Our guest curator for February is Shane Merrill of Empire Productions. Shane is one of the more well-known and respected promoters in the heavy and hardcore music scenes in and around the Chicago metro area and greater Midwest. Shane is a strong supporter of all things underground, “Any art that is being done strictly by the creators in their own vision without outside influence, to me, is underground.”
Along with curating this month’s Guest List, we did a brief interview with Shane to hear more about his beginnings as a promoter, his support of our local scenes; how the challenges of the pandemic have impacted him over the last year, and thoughts on moving forward in the year to come.
Shane reflects: “I played in a band and had friends that played in bands, and we all wanted to play shows. So I rented out the K of C (Knights of Columbus) Hall in my native suburb of Arlington Heights and did a show in May of 1997 for that reason, and it just grew from there. I was a part of the hardcore scene and word of me having a venue that could be used spread fast in within a couple weeks I did my first show with touring bands.”
Empire works with a large number of venues, ranging in scale from supporting national and international touring bills to putting together local shows. When working with local bands on a putting together a show, his look for something unique and different. “Hopefully they add something slightly different to the bill. Shows where all bands sound the same are boring to me. And also it’s important that they want to be on the show and are excited about it.”
Living through the pandemic over the last year has certainly been a huge challenge for everyone, duly so for people working in the live music industry. “It’s the darkest time I’ve ever been through, and I hope that once we are through with it, we never have to experience it again. We are doing our best to stay afloat but it hasn’t been easy and I’m not sure any of us could do this a second time. Hopefully in the future we pay more attention to science, saving us all a lot of grief, tragedy, and misfortune in the process.”
One of the main challenges is being creative with maintaining some sustainable level of income while keeping the music scene alive, at least virtually. “I personally have been delivering food to make ends meet. It was a side hustle for the winter months when we the music industry was active, and it became a full time job when the music industry paused. I also host a weekly Zoom trivia show, an extension of the trivia nights I hosted at Reggies before the pandemic.
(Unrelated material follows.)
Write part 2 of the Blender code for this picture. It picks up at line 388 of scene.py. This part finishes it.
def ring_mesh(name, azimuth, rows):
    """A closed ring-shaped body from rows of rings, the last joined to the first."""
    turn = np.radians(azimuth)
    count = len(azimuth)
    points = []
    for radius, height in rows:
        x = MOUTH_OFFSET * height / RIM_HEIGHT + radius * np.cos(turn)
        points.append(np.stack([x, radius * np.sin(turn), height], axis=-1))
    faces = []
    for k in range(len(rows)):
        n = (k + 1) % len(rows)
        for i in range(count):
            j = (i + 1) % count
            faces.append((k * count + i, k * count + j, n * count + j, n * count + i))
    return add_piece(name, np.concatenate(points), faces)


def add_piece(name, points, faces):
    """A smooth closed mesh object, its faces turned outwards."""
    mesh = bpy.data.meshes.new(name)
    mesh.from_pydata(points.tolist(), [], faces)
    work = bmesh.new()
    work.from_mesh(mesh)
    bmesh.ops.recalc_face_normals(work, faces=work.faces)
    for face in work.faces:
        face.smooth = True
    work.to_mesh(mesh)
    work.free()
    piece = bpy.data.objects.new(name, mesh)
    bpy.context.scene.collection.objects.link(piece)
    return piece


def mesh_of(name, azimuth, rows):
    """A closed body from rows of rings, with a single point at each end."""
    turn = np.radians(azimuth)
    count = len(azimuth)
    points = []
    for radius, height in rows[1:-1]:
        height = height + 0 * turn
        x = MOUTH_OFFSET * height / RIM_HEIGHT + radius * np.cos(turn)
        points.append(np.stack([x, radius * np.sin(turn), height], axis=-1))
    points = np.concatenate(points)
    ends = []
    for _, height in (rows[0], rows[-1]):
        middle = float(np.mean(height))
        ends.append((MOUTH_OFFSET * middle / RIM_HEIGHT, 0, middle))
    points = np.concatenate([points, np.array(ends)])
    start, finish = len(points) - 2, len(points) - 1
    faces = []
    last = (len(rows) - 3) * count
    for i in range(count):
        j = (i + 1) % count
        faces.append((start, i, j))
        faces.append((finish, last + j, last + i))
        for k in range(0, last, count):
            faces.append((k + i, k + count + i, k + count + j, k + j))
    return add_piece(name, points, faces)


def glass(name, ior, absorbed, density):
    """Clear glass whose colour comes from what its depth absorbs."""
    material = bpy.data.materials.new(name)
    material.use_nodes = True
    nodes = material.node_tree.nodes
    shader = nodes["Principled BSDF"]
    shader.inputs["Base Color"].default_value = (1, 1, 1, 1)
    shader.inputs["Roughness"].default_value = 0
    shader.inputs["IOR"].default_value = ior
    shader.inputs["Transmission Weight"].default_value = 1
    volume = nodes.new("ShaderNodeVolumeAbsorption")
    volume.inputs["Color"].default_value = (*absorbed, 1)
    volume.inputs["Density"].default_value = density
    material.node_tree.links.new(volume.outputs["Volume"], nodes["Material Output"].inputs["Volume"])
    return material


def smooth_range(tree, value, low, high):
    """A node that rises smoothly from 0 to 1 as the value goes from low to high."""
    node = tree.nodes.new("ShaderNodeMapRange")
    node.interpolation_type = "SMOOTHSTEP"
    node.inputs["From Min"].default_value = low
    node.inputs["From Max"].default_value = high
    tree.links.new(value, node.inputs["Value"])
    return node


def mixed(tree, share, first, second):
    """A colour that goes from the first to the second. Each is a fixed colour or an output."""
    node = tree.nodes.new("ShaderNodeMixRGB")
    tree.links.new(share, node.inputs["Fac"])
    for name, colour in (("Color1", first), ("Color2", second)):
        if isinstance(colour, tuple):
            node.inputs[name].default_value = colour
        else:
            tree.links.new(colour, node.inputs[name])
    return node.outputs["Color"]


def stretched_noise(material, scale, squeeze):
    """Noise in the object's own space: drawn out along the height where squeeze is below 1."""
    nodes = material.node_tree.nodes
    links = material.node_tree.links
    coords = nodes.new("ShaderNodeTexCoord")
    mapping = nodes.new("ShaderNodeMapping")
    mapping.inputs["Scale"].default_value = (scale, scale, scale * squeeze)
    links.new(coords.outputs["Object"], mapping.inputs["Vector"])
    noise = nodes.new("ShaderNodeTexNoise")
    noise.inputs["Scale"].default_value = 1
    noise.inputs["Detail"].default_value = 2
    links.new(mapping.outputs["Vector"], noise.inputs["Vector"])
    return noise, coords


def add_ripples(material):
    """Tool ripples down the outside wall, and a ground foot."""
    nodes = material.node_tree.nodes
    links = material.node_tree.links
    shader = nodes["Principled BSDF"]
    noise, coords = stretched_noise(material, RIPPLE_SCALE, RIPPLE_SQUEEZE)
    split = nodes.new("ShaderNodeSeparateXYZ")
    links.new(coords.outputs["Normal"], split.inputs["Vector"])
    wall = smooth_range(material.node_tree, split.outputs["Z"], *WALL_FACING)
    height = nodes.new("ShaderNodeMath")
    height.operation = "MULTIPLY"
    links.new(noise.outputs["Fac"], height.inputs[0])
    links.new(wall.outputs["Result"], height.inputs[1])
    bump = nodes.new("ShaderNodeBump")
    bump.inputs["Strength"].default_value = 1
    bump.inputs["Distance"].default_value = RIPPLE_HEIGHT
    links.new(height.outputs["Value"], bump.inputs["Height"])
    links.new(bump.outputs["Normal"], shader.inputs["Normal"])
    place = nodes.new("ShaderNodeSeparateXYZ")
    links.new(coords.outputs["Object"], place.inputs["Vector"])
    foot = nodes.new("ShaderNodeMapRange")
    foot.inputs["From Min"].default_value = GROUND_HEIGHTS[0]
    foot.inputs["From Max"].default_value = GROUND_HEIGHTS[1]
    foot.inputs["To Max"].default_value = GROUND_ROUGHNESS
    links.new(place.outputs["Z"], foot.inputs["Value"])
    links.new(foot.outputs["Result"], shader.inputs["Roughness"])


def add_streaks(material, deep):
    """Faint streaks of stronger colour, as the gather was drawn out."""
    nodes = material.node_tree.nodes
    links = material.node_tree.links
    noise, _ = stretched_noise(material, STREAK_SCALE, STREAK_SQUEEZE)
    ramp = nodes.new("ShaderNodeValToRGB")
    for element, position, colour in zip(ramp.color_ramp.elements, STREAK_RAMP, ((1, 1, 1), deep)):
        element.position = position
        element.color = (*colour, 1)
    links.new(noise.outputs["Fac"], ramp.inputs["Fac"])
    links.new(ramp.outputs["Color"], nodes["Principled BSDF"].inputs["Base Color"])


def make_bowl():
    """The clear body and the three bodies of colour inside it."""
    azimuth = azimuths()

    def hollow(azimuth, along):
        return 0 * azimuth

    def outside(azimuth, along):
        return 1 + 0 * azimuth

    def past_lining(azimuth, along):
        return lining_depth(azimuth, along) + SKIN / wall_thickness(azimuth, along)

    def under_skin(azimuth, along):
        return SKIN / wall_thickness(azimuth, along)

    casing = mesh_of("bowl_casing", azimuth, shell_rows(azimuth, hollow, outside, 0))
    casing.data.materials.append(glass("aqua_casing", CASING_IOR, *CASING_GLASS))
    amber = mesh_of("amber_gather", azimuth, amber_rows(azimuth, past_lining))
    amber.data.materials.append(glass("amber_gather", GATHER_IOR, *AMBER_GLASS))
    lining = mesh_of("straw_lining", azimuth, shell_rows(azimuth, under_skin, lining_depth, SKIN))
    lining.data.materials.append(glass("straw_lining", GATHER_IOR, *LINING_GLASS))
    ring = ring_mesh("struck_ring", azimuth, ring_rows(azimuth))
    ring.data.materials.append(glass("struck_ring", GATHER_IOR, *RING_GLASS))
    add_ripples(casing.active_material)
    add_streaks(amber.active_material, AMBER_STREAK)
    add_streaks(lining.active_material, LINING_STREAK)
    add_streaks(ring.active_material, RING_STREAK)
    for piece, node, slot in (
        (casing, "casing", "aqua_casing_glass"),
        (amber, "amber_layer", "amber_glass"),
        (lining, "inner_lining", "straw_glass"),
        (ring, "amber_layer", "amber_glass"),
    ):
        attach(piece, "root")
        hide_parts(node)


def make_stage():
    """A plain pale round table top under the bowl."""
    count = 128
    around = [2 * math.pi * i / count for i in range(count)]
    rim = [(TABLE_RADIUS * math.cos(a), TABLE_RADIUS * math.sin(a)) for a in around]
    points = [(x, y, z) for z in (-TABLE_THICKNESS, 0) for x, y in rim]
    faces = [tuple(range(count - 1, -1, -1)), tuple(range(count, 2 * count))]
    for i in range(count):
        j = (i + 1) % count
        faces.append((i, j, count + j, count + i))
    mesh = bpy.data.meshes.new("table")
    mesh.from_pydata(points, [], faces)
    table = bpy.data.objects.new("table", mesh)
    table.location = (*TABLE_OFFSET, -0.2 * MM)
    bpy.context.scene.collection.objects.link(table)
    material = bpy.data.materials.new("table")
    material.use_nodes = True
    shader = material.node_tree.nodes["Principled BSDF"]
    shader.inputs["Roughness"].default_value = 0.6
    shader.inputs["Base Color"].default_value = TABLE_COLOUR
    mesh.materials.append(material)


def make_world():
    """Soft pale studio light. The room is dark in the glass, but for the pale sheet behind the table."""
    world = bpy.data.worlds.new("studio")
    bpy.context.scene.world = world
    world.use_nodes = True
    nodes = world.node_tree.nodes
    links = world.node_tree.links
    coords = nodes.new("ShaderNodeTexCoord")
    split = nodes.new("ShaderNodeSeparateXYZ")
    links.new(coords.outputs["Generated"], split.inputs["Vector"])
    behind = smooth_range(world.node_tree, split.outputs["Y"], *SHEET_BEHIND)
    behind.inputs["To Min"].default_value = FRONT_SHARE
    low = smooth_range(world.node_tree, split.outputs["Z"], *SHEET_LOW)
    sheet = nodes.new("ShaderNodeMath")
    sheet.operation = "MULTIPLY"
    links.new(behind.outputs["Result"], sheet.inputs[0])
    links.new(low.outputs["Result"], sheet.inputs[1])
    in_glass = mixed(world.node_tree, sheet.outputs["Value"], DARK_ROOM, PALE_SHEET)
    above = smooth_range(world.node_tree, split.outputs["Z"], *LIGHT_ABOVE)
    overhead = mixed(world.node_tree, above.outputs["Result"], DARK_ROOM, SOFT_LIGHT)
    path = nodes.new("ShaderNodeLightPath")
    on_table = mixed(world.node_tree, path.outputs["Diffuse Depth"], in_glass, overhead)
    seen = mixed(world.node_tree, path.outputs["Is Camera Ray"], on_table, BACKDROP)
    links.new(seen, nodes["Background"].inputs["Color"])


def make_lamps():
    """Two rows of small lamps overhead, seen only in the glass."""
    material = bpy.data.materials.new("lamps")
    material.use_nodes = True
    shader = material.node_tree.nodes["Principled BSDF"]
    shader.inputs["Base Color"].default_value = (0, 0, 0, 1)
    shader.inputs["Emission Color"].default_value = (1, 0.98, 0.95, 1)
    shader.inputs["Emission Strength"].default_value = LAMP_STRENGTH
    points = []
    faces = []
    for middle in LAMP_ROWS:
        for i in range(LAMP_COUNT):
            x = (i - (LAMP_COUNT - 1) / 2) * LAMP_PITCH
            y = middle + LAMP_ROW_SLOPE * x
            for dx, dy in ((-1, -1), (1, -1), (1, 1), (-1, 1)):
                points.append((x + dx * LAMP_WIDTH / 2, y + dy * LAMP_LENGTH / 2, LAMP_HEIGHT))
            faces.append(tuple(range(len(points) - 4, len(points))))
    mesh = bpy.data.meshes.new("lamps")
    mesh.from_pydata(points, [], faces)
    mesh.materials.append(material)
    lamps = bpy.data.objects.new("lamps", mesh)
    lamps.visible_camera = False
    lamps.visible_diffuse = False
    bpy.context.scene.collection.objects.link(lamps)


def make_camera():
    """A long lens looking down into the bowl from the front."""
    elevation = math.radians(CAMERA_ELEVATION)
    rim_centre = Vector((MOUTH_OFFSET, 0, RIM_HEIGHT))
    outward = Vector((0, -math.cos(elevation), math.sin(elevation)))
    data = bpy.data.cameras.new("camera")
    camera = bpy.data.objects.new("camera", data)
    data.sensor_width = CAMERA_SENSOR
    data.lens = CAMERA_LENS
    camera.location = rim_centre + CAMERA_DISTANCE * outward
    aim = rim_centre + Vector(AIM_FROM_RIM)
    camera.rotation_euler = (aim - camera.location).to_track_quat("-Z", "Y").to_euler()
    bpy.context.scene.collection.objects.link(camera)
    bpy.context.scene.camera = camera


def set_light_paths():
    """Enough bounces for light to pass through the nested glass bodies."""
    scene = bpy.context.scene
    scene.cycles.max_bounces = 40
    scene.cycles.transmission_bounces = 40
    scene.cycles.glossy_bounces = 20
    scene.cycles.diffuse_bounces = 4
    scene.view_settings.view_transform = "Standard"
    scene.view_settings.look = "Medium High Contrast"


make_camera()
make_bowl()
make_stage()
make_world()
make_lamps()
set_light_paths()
That has been very amazing to stay in touch with people and find a reason to smile a bit each week.”
“As far as Reggies, there was socially-distanced acoustic gigs going on through the summer on the roof and those will come back once the sinister winter subsides. Also the kitchen has remained open and the beach bar was open for some months this past summer and will open again in May. We are all hoping that we can get back to bringing full fledged live shows back at some point in 2021. We are just waiting now to see how long everything will take.”
Over the last year, the National Independent Venue Association came in to assist venues and live music industry professionals secure financial assistance through policy changes at the federal government level. “NIVA’s efforts were majorly responsible for the Save Our Stages act being included in the latest relief bill and the funds associated with that bill will literally prevent the closing of many venues across the country.”
In looking to the future, we need to follow science. “Science needs to be the guide here. Vaccines, treatments, cases, etc. It’s as simple as that. When the science says shows can come back, they will. Vaccines have to be wide spread for our governmental bodies to deem events safe. As much as we all miss live music, knowingly putting people in harms way by inviting them to a show before it’s safe isn’t an option in my opinion. I think eventually things will come back close to the way they were. Of course there will likely be a higher level of safety protocols and that’s a good thing. We evolve. I do think shows the way they were will come back. The question is when. It’s possible and even likely that when shows first come back some temporary additional safety measures will still be in place. I will be surprised if you can go to a show without a mask on before 2022.”